The visual representation of the metaphorical and metonimical link between the woman and the prey is shown in the feminine apparel. The terrestrial nature of the Buffalo is made clear when the Oglala Short Buffalo states that the animal was given to the Indians by the Spirit of the Earth or rather the Spirit of the Earth and the Buffalo are the same thing. There is the same relation between the buffalo's and the woman's terrestrial nature. In Lakota the buffalo is ritually called pte, that is buffalo cow, while tatanka is the specific masculine noun. The reason is not only that cows were eaten, but also that the Lakota considered their source of life of feminine nature. In their system of sacred directions the buffalo came from the north, the red feminine direction and seat of one aspect of the soul, ni, breath. Linguistically sa, red, and san, vagina, are related.

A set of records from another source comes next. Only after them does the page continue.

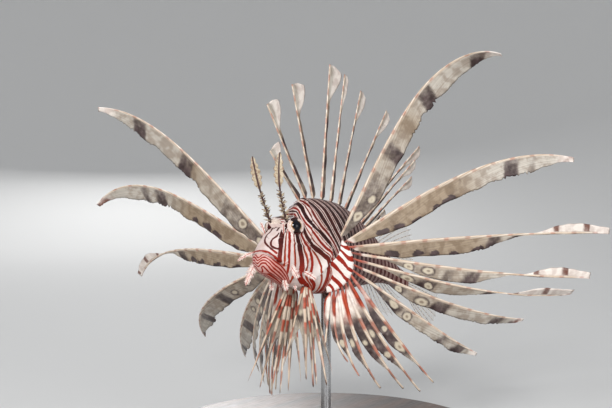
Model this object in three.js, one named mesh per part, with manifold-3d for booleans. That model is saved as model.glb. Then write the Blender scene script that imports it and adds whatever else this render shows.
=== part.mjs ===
// Red lionfish as a still, life-size model, held by a rod on a round plinth.
// Millimetres, +Z up. The stand rests on z = 0 and the fish swims toward -Y, nose a little up.
import * as THREE from "three";
import { mergeVertices } from "three/addons/utils/BufferGeometryUtils.js";
import Module from "manifold-3d";

const wasm = await Module();
wasm.setup();

// Driving sizes of the fish: s runs back from the snout, w to the fish's left, h up.
const STANDARD_LENGTH = 124;
const PIVOT_S = 52;
const PIVOT_HEIGHT = 100;
const PITCH = THREE.MathUtils.degToRad(8.5);
const BANK = THREE.MathUtils.degToRad(3.3);
const TAIL_SAG = 9;
const SAG_START = 55;
const SAG_RUN = 65;
const GAP = 0.3;
const MEMBRANE = 0.3;
const LEFT = 1;
const RIGHT = -1;

// Driving sizes of the stand.
const PLINTH_RADIUS = 85;
const PLINTH_HEIGHT = 12;
const PLINTH_EDGE = 1.5;
const ROD_RADIUS = 2.5;

const SKIN = { color: 0xb9877c, roughness: 0.45, metalness: 0 };
const RAYS = { color: 0xb5a48f, roughness: 0.5, metalness: 0 };
const CLEAR = { color: 0x9a938a, roughness: 0.4, metalness: 0 };
const EYE = { color: 0x1a1c2a, roughness: 0.08, metalness: 0 };
const WOOD = { color: 0x3b2418, roughness: 0.35, metalness: 0 };
const STEEL = { color: 0xb8babd, roughness: 0.3, metalness: 1 };

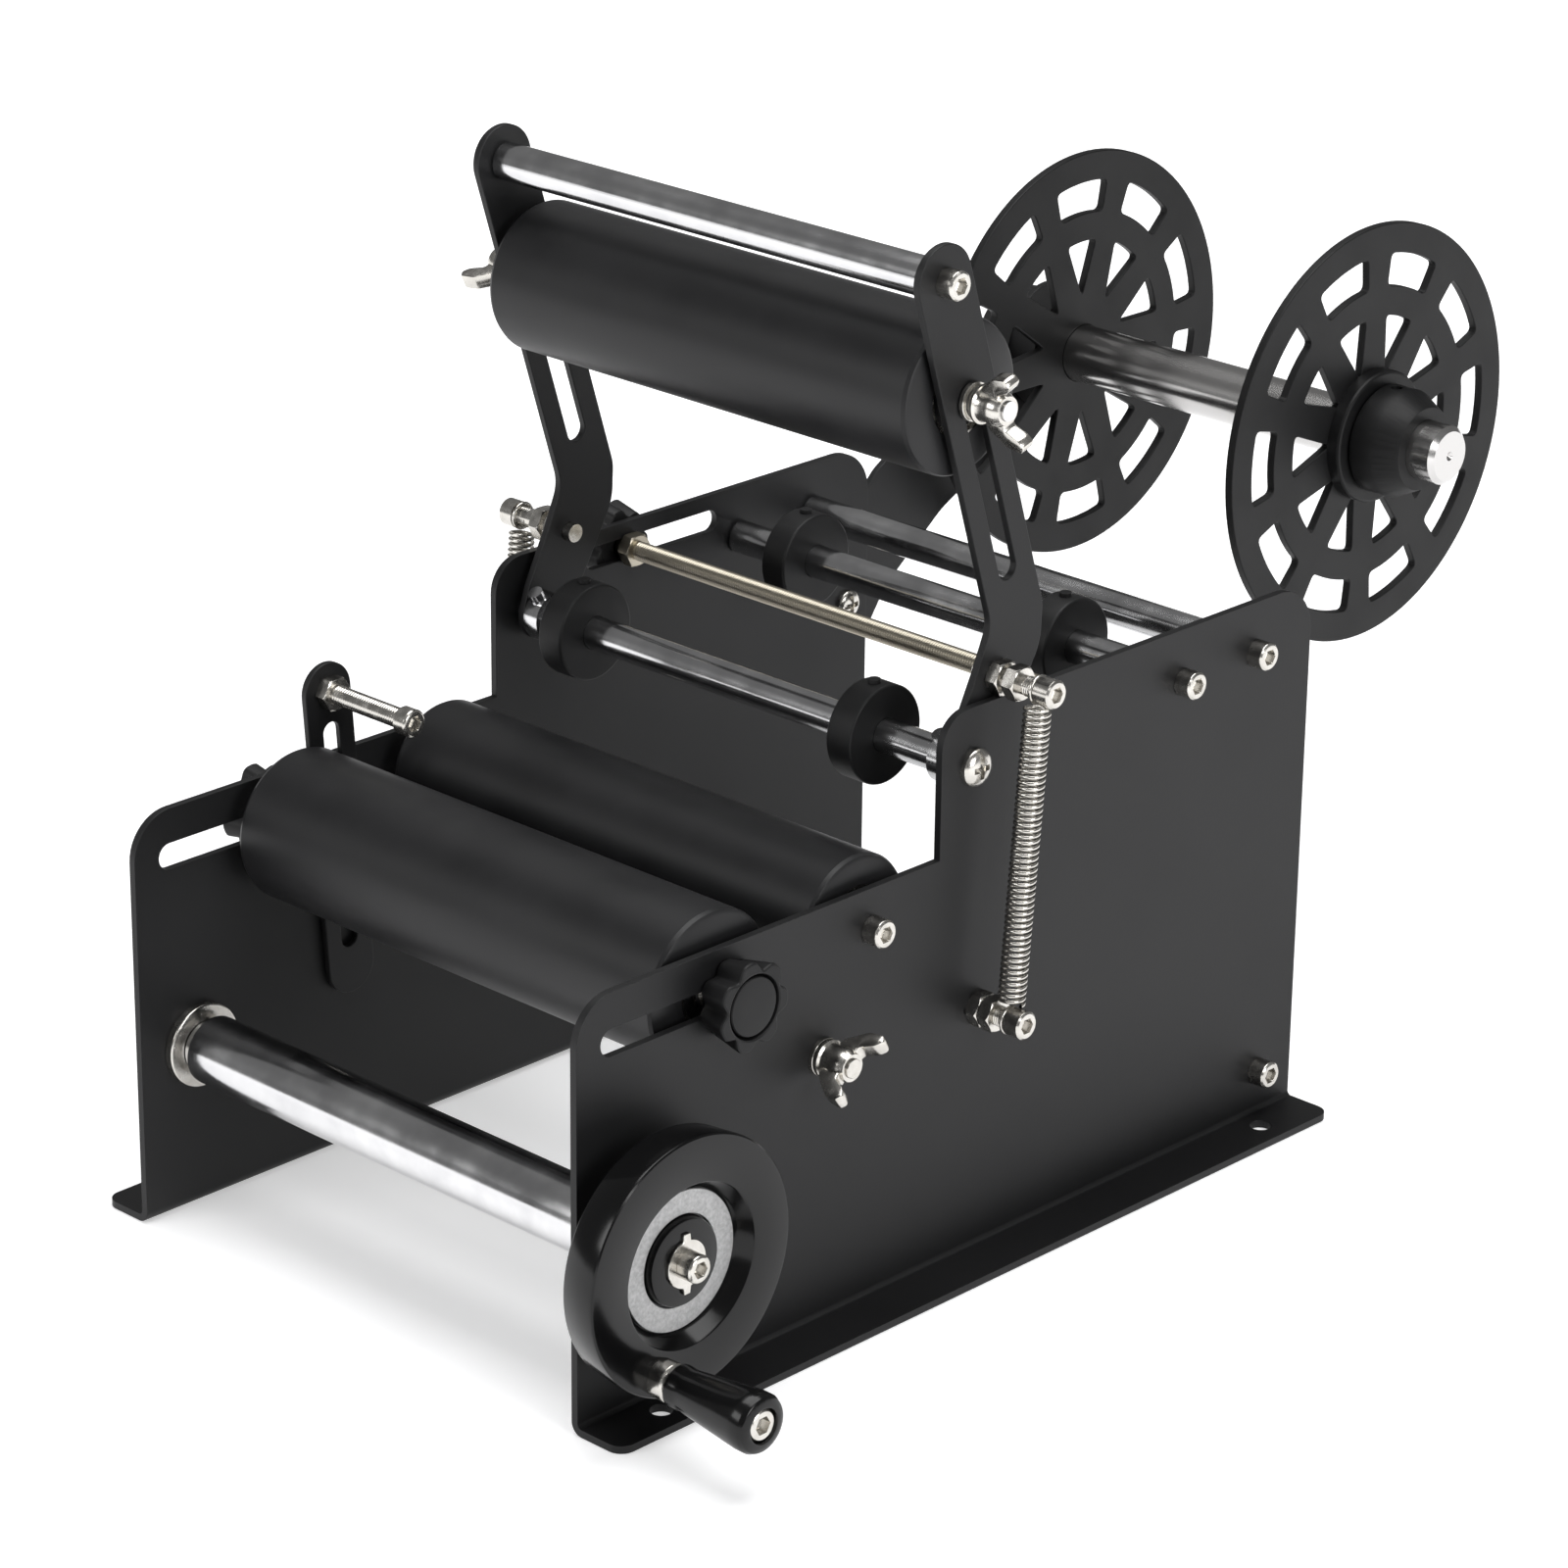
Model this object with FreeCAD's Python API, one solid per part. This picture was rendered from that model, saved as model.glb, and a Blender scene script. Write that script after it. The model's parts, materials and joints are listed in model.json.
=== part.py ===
import FreeCAD, Part
import math
import os

# Manual round-bottle labelling machine.
# All sizes are in millimetres. X runs across the machine from the left plate to
# the crank side, Y runs back from the front edge of the side plates, Z is up
# from the bench. Each piece is saved about the middle of the four bench holes.

V = FreeCAD.Vector

# ---- clearances -------------------------------------------------------------
side_gap = 0.4          # between pieces that move past each other
run_gap = 0.05          # radial, shaft in a bore it turns or slides in

# ---- side plates ------------------------------------------------------------
inner_gap = 190.0
sheet = 2.5
plate_depth = 323.5
plate_top = 181.0
front_top = 135.6
step_y = 150.3
front_corner_r = 14.5
step_corner_r = 11.0
rear_corner_r = 16.0
flange_width = 18.0
flange_corner_r = 5.0
bend_r = 1.5
bench_hole_d = 7.0
bench_hole_in = 25.0    # from the plate's ends
bench_hole_out = 9.0    # from the plate's outer face
hole_play = 0.4         # screw hole over screw, on the diameter

half = inner_gap / 2
outer = half + sheet

# ---- screws and nuts --------------------------------------------------------
m6 = 6.0
cap_d = 9.0
cap_h = 6.0
cap_socket = 4.6
cap_socket_depth = 3.0
pan_d = 12.0
pan_h = 3.6
pan_slot = 1.8
pan_slot_len = 6.6
pan_slot_depth = 1.8
nut_af = 10.0
nut_h = 4.4
washer_d = 12.0
washer_h = 1.6
lock_washer_d = 10.5
screw_depth = 12.0      # thread length inside a rod's end

# ---- cross rods: (y, z) of each -------------------------------------------------
rod_d = 11.0
pivot = (164.5, 162.0)
guide_front = (261.0, 163.5)
guide_rear = (296.0, 164.0)
tie = (306.5, 16.5)
rod_chamfer = 0.8

# ---- rollers --------------------------------------------------------------------
axle_d = 10.0
bearing_d = 22.0
bearing_w = 6.0
shoulder_d = 14.0
core_bore = 13.0
roller_edge = 1.2
front_axle = (60.0, 120.0)
front_roller_d = 49.0
front_roller_ends = (-87.5, 91.5)
rear_axle = (121.0, 122.4)
rear_roller_d = 43.0
rear_roller_ends = (-88.0, 91.5)
press_axle_z = 275.5
press_roller_d = 48.0
press_roller_ends = (-83.0, 90.0)
adjust_slot = 8.5
adjust_slot_ends = (9.6, 75.0)
front_stud_d = 7.7

# ---- press arms -----------------------------------------------------------------
arm_left_x = -92.1
arm_right_x = 91.6
arm_head = (151.0, 313.5)
arm_lean = 0.32         # the leg runs back this much for each millimetre down
arm_head_r = 11.2
press_axle = (arm_head[0] + arm_lean * (arm_head[1] - press_axle_z), press_axle_z)
arm_slot = 7.6
arm_slot_low = 219.8
arm_slot_play = 1.1     # axle stud to the slot's closed end
arm_hole = 0.1
crossbar_d = 12.0
stud_up = (177.5, 186.6)
stud_low = (168.5, 82.5)
hook_x = 111.0
stud_tip = 86.5
stud_head_x = 112.0
ring_d = 15.5
ring_w = 6.0
ring_screw_d = 5.0
ring_screw_r = 10.8
ring_screw_lean = 30.0

# ---- springs --------------------------------------------------------------------
spring_d = 8.8
wire_d = 1.3
hook_r = 4.05
coil_inset = 8.5

# ---- guide collars --------------------------------------------------------------
collar_d = 31.5
collar_w = 10.0
pivot_collars = (-74.0, 51.5)
guide_collars = (-69.5, 43.5)
grub_d = 4.0
grub_rise = 1.2

# ---- take-up shaft, handwheel and crank --------------------------------------------
take_up = (23.0, 54.8)
take_d = 22.0
take_neck_d = 17.0
take_neck_w = 3.0
take_end_d = 12.0
bush_flange_d = 27.2
bush_flange_w = 3.0
bush_d = 18.0
bush_end_x = 100.6
wheel_d = 80.0
wheel_x = (107.0, 121.0)
wheel_edge = 4.5
dish_d = 50.7
dish_x = 115.0
hub_d = 27.0
hub_x = 118.0
wheel_boss_d = 26.0
ring_out_d = 43.4
ring_in_d = 28.7
ring_x = 116.0
tab_w = 5.0
tab_r = 9.6
tab_washer_d = 15.0
tab_h = 1.0
wheel_screw_d = 8.8
wheel_screw_h = 5.4
wheel_screw_thread = 5.0
crank = (10.5, 24.0)
crank_neck_d = 12.0
crank_neck_x = 127.0
crank_pin_d = 8.0
grip_x = 162.0
grip_small_d = 13.5
grip_large_d = 18.4
grip_waist_d = 12.8
crank_head_d = 10.0
crank_head_h = 4.0

# ---- label reel -----------------------------------------------------------------
reel = (417.5, 196.4)
reel_shaft_d = 20.0
reel_shaft_end = 78.5
reel_disc_d = 143.0
reel_disc_w = 3.0
reel_left_x = -90.0
reel_right_x = 41.2
reel_boss_d = 45.0
reel_boss_right = 49.9
reel_windows = 10
window_in_r = 50.5
window_out_r = 61.0
window_half = 9.5       # degrees
window_corner = 3.0
spoke_in_r = 21.0
spoke_out_r = 39.0
reel_collar_d = 36.8
reel_collar_x = (50.3, 68.0)
reel_collar_nose = 28.0
bracket_head_r = 21.5
bracket_screw = (313.9, 126.2)
bracket_screw_d = 10.0
bracket_screw_h = 2.5
bracket_screw_tip = 2.0
shaft_screw_d = 8.0
shaft_screw_head_d = 13.0
shaft_screw_head_h = 8.0

# ---- bottle stop ----------------------------------------------------------------
stop_top = (76.9, 157.7)
stop_lean = 4.5         # degrees, foot towards the back
stop_width = 18.5
stop_length = 95.0
stop_sheet = 2.2
stop_arm_x = -94.7
stop_slot = 6.6
stop_slot_span = (13.9, 85.0)
stop_bolt_down = 69.9
stop_screw_x = (-100.0, -58.0)
stop_screw_head = 5.2
side_bolt = (100.5, 88.0)

# ---- threaded bar ---------------------------------------------------------------
bar = (209.5, 172.0)
bar_end = 90.0
bar_slot = 7.5
bar_slot_ends = (190.0, 250.3)

# ---- star knobs and wing nuts ------------------------------------------------------
knob_lobes = 6
knob_r = 15.0
knob_lobe_r = 4.2
knob_lobe_h = 7.0
knob_cap_d = 18.4
knob_h = 11.2
knob_stud = 9.5         # stud length inside the knob
wing_hub_d = 12.0
wing_hub_small_d = 9.5
wing_hub_h = 8.6
wing_span = 25.0
wing_rise = 12.5
wing_t = 2.4
wing_stud = 11.0
press_wing_turn = -71.0 # degrees from level
side_wing_turn = 34.0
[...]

While improper use of sympathic magic was dangerous,the proper use of feminine magic was absolutely necessary to the hunter to make the buffalo come near the village. Almost all the Plains tribes had women's societies to influence the buffalo. The Blackfoot had the Ma'toki, Buffalo Cows, that danced during the Sundance that opened the summer hunt. Mandan and Hidatsa women's societies held special ceremonies to attract the bison both in summer and in winter. Their White Buffalo Cow Society celebrated the rites of the Snow Owl and the Little Buzzard.